Plainfield Asset Management
- Company type: Private company
- Industry: Investments
- Founded: 2005 in Greenwich, Connecticut
- Founder: Max Holmes
- Defunct: 2012
- Fate: Liquidated and dissolved
- Headquarters: Stamford, Connecticut, United States
- Key people: Max Holmes
- Products: hedge fund
- Website: www.pfam.com ^{[dead link]}

= Plainfield Asset Management =

American hedge fund (2005–2012)

Plainfield Asset Management is a defunct hedge fund that specialized in managing investment capital on behalf of institutions and high-net-worth individuals. The firm worked with clients in the United States and abroad, and maintained offices in Greenwich, Connecticut before transitioning to its disaster recovery site in Stamford, CT. At the end of May 2012, Plainfield substantially completed the liquidation of the funds which it managed and deregistered.

==History ==
Plainfield was founded in 2005 by Max Holmes, the former Head of the Distressed Securities Group and a managing director of D. E. Shaw & Co., L.P.
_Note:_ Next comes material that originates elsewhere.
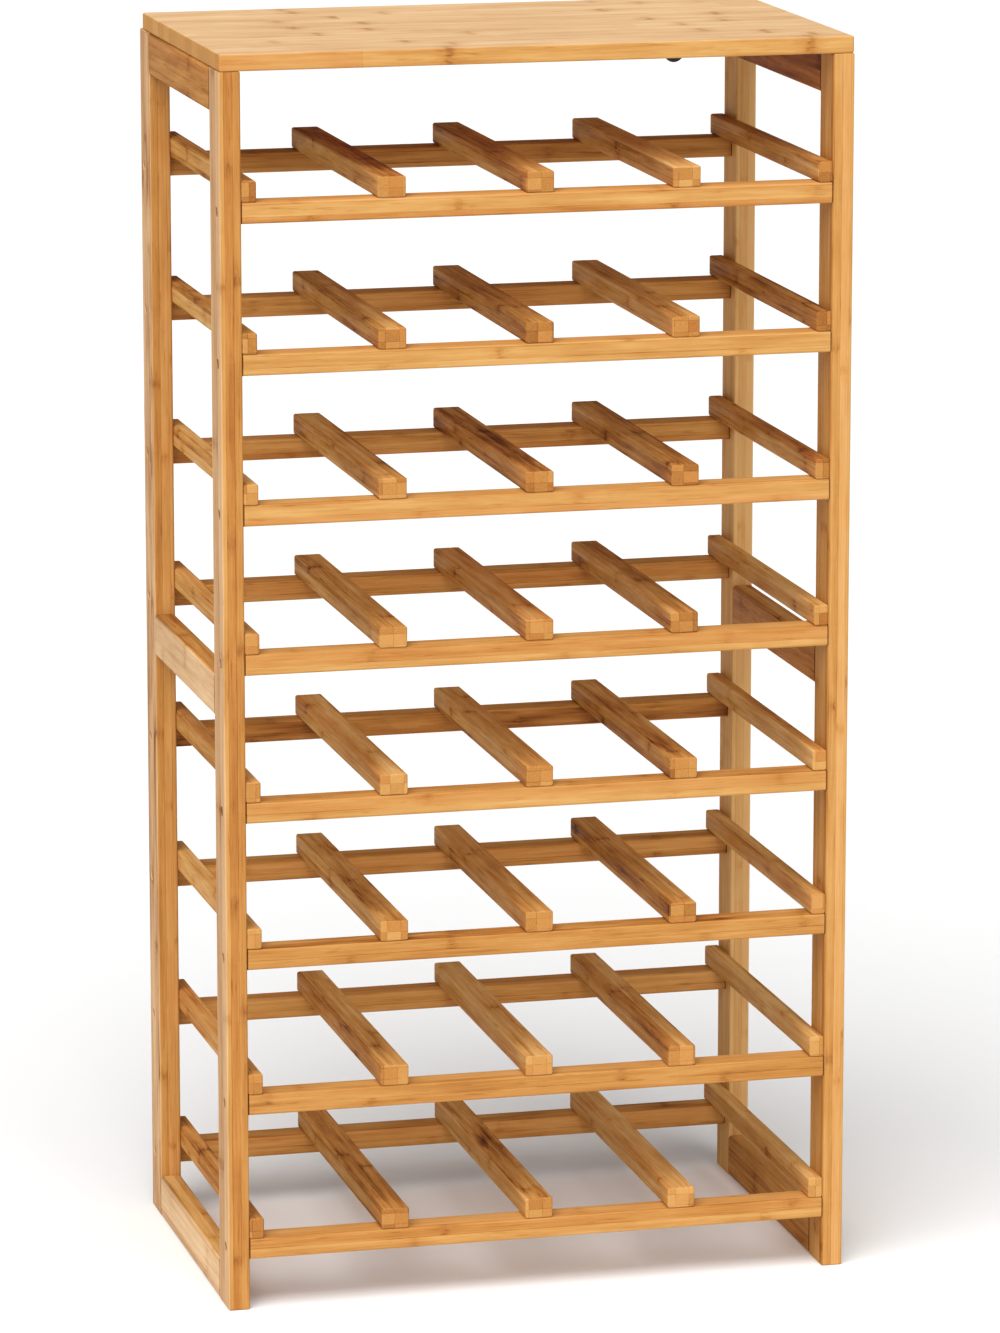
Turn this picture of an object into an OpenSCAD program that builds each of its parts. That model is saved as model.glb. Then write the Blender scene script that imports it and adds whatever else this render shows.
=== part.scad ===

=== Hedge Fund Lending ===
On June 8, 2011, The New York Times ran an article discussing the trend of hedge funds lending money to businesses who have been unable to secure loans from traditional lenders. In the article, Max Holmes warns of the dangers hedge fund may find themselves in when engaging in this practice, “The new funds rushing into direct lending now will learn the hard way that it is easy to make what appear to be sound loans as the economy is improving, but it becomes brutal to either collect the loans or foreclose when the downturn comes.”

=== 2008 performance ===
According to Fortune Magazine, “By the end of 2008, 93 percent of Plainfield's assets were illiquid -- and Plainfield was compelled to prevent investors from leaving.” According to the same article: Plainfield's flagship fund witnessed 21.5% decline in 2008. Following the firm's deregulation and liquidation, investigations into lending practices conducted by the S.E.C. and Attorney General's office were concluded and, according to HFM Week, the firm received a letter from the SEC indicating its investigation was concluded with no action to be taken.